A new hybrid suspension and solution precursor thermal spray for wear-resistant silicon carbide composite coatings

[Display omitted] •A single-step, hybrid suspension and solution precursor feedstock route to produce thermal sprayed dense SiC/YAG composite coatings.•A thermal spray process to avoid the decomposition of SiC.•Reducing the SiC solid content and increasing the YAG ratio yielded a dense structure with low porosity and high microhardness.•The optimised, dense coatings demonstrated a promising wear performance. Silicon Carbide (SiC) coatings offer exceptional wear resistance and excellent tribological characteristics; however, it is a challenging material to be thermally sprayed due to a lack of melting point. In this study, a hybrid, single-step suspension and solution precursor feedstock design is proposed, consisting of a SiC suspension modified with Yttrium Aluminium Garnet (YAG) precursors, for thermal spraying of SiC/YAG coatings. The decomposition of SiC was restricted in all spray campaigns. The solid loading of SiC (from 10 wt% to 20 wt%) and YAG phase (from 20 wt% and up to 50 wt%) were varied in an attempt to improve wear performance, enhance coating cohesion, and minimise porosity of the studied coatings.
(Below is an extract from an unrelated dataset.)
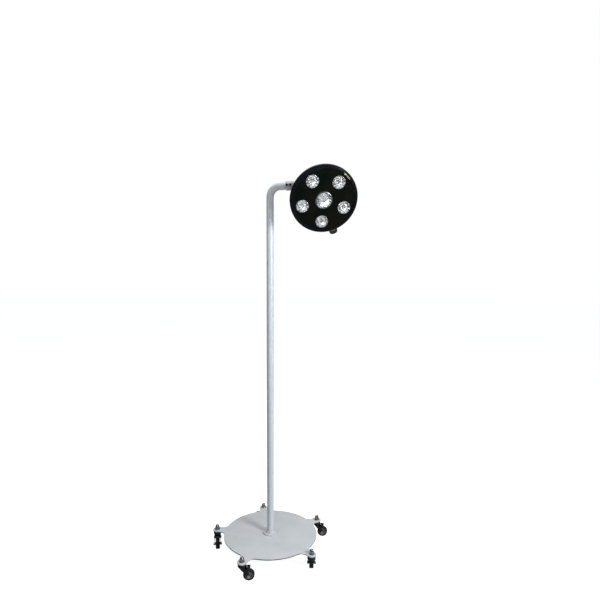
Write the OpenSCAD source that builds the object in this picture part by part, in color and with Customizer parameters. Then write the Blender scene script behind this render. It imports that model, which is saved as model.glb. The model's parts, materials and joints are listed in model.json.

Among all studied coatings, 60 wt% SiC/40 wt% YAG and 50 wt% SiC/50 wt% YAG coatings at a 10 wt% solid loading were the best-performing coatings, demonstrating a promising wear resistance up to a sliding distance up of 1000 m, a dense coating structure with porosity at 0.4 ± 0.2%. The feedstock design opens up a new method to process materials which are difficult, if not impossible, to process using a conventional thermal route.